It’s the end of the commodities supercycle and iron ore, like many other resources, has bottomed out. Globally, the metal is in oversupply and continues to push prices down – and high-cost producers out.
At about $50 a tonne, iron ore, a key component in steel, has reached lows last seen during the economic recession in 2008, a large comedown after an all-time high of nearly $190 a tonne in 2011.
Australia, the world’s largest iron ore producing country, is feeling the pressure of the plummeting metal price and support is growing for a parliamentary committee to investigate the oversupply and determine whether action needs to be taken.

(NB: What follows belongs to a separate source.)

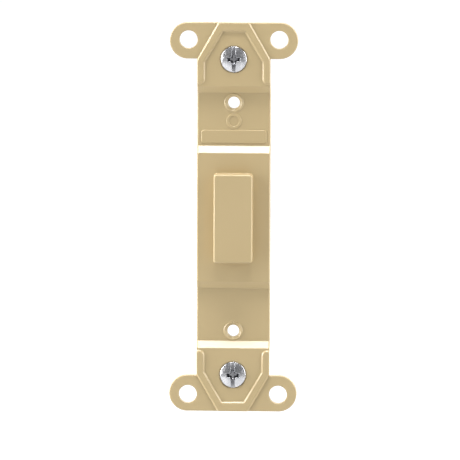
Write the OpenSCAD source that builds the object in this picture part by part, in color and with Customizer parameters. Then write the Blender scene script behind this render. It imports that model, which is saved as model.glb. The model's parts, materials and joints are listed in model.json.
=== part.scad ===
// Blank insert that fills the toggle opening of a wall plate: a moulded mounting strap
// with a raised block, four snap-off plaster ears and two captive mounting screws.
// Millimetres. The front faces -Y, +X is right, +Z is up and y = 0 is the wall surface.
// The origin is on the wall surface, midway between the two mounting screws.

/* [Strap] */
// Overall height of the strap
strap_h = 102.7; // [101:0.1:104]
// Width of the strap between the ears
strap_w = 19.2; // [18.6:0.1:20]
// Thickness of the moulded wall
wall = 2.0; // [1.7:0.1:2.2]
// How far the plate-screw sections sit behind the rest of the front
step_depth = 1.55; // [1:0.05:2.2]
// Height over which each step slopes
step_run = 1.8; // [1.2:0.05:2.2]
// Height above the centre at which a screw section ends
screw_section_z = 34.6; // [34:0.05:35]
// Height above the centre at which the middle platform ends
platform_z = 17.0; // [16:0.1:18]

/* [Raised rib] */
// How far the rib stands above the screw section
rib_h = 0.4; // [0.2:0.05:0.6]
// Half width of the rib's outer outline at the top edge of the strap
rib_top_x = 4.15; // [3.8:0.05:4.6]
// Half width of the pocket inside the rib, at its top edge
pocket_top_x = 3.0; // [2.5:0.1:3.2]
// Height above the centre of the pocket's top edge
pocket_top_z = 49.0; // [48:0.1:49.5]
// Half width of the pocket inside the rib, along the strap's sides
pocket_x = 7.7; // [7.2:0.1:8]
// Height above the centre at which the pocket's sides turn upright
pocket_turn_z = 41.0; // [40.5:0.1:41.5]
// Height above the centre of the rib's rounded lower ends
rib_end_z = 35.3; // [35.2:0.1:36.5]

/* [Ears] */
// Distance across the ears
ears_w = 33.6; // [33:0.1:34.4]
// Height of one ear
ear_h = 9.55; // [9.3:0.05:10]
// Distance between the ear holes, side to side
ear_hole_dx = 23.76; // [23.4:0.02:24.2]
// Distance between the ear holes, top to bottom
ear_hole_dz = 93.7; // [93.2:0.1:94.2]
// Diameter of an ear hole
ear_hole_d = 4.7; // [4:0.1:5]
// Depth of the score groove behind each ear
score_depth = 0.6; // [0.3:0.1:0.8]

/* [Block] */
// Width of the block that fills the toggle opening
block_w = 10.15; // [9.8:0.05:10.2]
// Height of the block that fills the toggle opening
block_z = 23.4; // [23.2:0.1:23.7]
// How far the block stands out of the middle platform
block_out = 3.6; // [3:0.1:5]
// Wall of the hollow block
block_wall = 1.8; // [1.4:0.1:2]
// Corner radius of the block, seen from the front
block_r = 0.8; // [0.4:0.1:1.2]
// Thickness of the ribs inside the hollow block
web_t = 1.2; // [0.8:0.1:1.5]

/* [Plate screw holes] */
// Distance between the two wall-plate screw holes
plate_hole_dz = 60.325; // [60.3:0.005:60.35]
// Diameter of a wall-plate screw hole
plate_hole_d = 3.1; // [2.8:0.05:3.2]
// Diameter of the chamfer at the mouth of the hole
plate_mouth_d = 3.7; // [3.4:0.1:3.9]
// Depth of that chamfer
plate_mouth_depth = 0.3; // [0.2:0.1:0.6]
// Outer diameter of the raised bead round the hole
bead_d = 4.9; // [4.7:0.1:5.2]
// Width of the bead
bead_w = 0.4; // [0.3:0.05:0.5]
// How far the bead stands out
bead_h = 0.15; // [0.1:0.05:0.25]

/* [Back] */
// Width of each stiffening rail along the back edges
rail_t = 1.5; // [1.2:0.1:2]
// How far the rails reach behind the wall surface
rail_y = 4.0; // [3:0.1:5]
// Half length of the rails
rail_z = 33.0; // [30:0.5:34]

/* [Blank marks] */
// Width of the plain raised pad above the block
pad_w = 17.0; // [14:0.5:17.5]
// Height of the plain raised pad
pad_h = 3.4; // [2.5:0.1:3.6]
// Height above the centre of the pad's middle
pad_z = 21.2; // [21:0.1:21.5]
// Diameter of the plain raised ring above the pad
ring_d = 3.9; // [3:0.1:4.2]
// Width of the plain raised ring
ring_w = 0.5; // [0.4:0.1:0.8]
// Height above the centre of the ring's middle
ring_z = 25.3; // [25.1:0.1:25.6]
// How far the pad and the ring stand out
mark_h = 0.15; // [0.1:0.05:0.3]

/* [Mounting screws] */
// Distance between the two mounting screws
screw_dz = 83.34; // [83.3:0.01:83.4]
// Length of a screw under its head
screw_len = 19.05; // [15.9:0.05:25.4]
// Diameter of the thread
screw_d = 3.5; // [3.4:0.05:3.6]
// Diameter of the neck between the head and the thread
neck_d = 2.9; // [2.7:0.05:3]
// Diameter of the head
head_d = 6.9; // [6.6:0.1:7.2]
// Height of the head
head_h = 2.0; // [1.8:0.1:2.5]
// Diameter of the round pocket that the head sits in
seat_d = 7.1; // [7:0.1:7.6]
// Depth of that pocket
seat_depth = 1.0; // [0.4:0.1:1.2]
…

The largest producers of the metal, BHP Billiton and Rio Tinto, are accused of intentionally flooding the market. Leading the charge against the major mining companies is Andrew Forrest, the chairperson of the Fortescue Metals Group, the world’s fourth-largest iron ore producer.
But Michael Kavanagh, a metals and mining analyst at Noah Capital Markets, said the overproduction and subsequent glut in supply was “very typical cyclical behaviour”. “When commodity prices are high, everyone produces as much as they can. But, inevitably, demand softens and then we go through a rebalancing phase. High-cost producers close and the balance goes up.”
During this kind of phase, the larger companies would often subsidise high-cost operations with revenues from profitable ones.
“We have seen it with Anglo Platinum, and their Bokoni mine and their Rustenburg operations have been cross-subsidised and, inevitably, the small guys get pushed out … It’s market forces basically,” Kavanagh said. “It works on greed.”
Closing up shop
Smaller, high-cost producers have begun closing up shop and, this month the Chinese government introduced tax breaks for iron ore producers.
Peter Major, a mining analyst at Cadiz Corporate Solutions, said: “They always ramp up in the good times. They do it every time, even though there is no investment sense in it and it always ends up destroying returns and costing shareholders huge, irrecoverable losses.
“The only way to survive in mining is to be a ruthless, disciplined, low-cost producer. Period. He who controls his costs best will survive and grow best. Period. The rest are just freeloaders hoping for a once-in-a-100-year commodity boom.
“Politicians, unfortunately, are constantly trying to have more influence on the way the major mining houses operate. But it’s earnings that will be the final arbiter for investors,” Major said.
“Yes, many of these shares are at five- to 15-year lows, because that’s where their earnings are now. People seem to forget that, at the end of the day, it is earnings that drive share prices. Investors are continuing to nail high-cost operations, because their earnings are not going to rise until they cut costs. Period.”
BHP Billiton’s chief executive, Andrew Mackenzie, speaking on Australian radio this week, said an inquiry was unnecessary and would send the wrong signal to international customers about Australia’s commitment to free trade.
“It’s good for the world economy and it’s good for geopolitical harmony when people feel that they can count on Australia for the supply they need to grow.”
Mackenzie said his company’s strategy was rational, commercial and responsible, with BHP anticipating, and stating on many occasions, that supply growth would exceed demand growth.
He said an inquiry would be an “amazing gift” for Australia’s competitors, given that iron ore was a globally traded commodity, with other major sources of supply in Brazil, South Africa, India and China.
The production costs of Kumba Iron Ore, the largest producer in Africa and the fourth largest in the world, are higher than the likes of BHP and Tinto.
“What happens in the Australian iron ore industry, because of their size, affects the international market and therefore affects us,” Kumba said in response to questions. “We, therefore, follow these events and all market developments. We are sure that the market mechanisms will ultimately result in the appropriate solutions to balance the market.”
Mackenzie said BHP had already deferred growth opportunities of about 180-million tonnes a year in 2012 and felt an inquiry would conclude the global iron ore market was operating according to market principles and no intervention was warranted.
“I am very confident, if an inquiry goes ahead, that we will see this as a well-functioning market, which is in the interests of both customers and suppliers,” he said.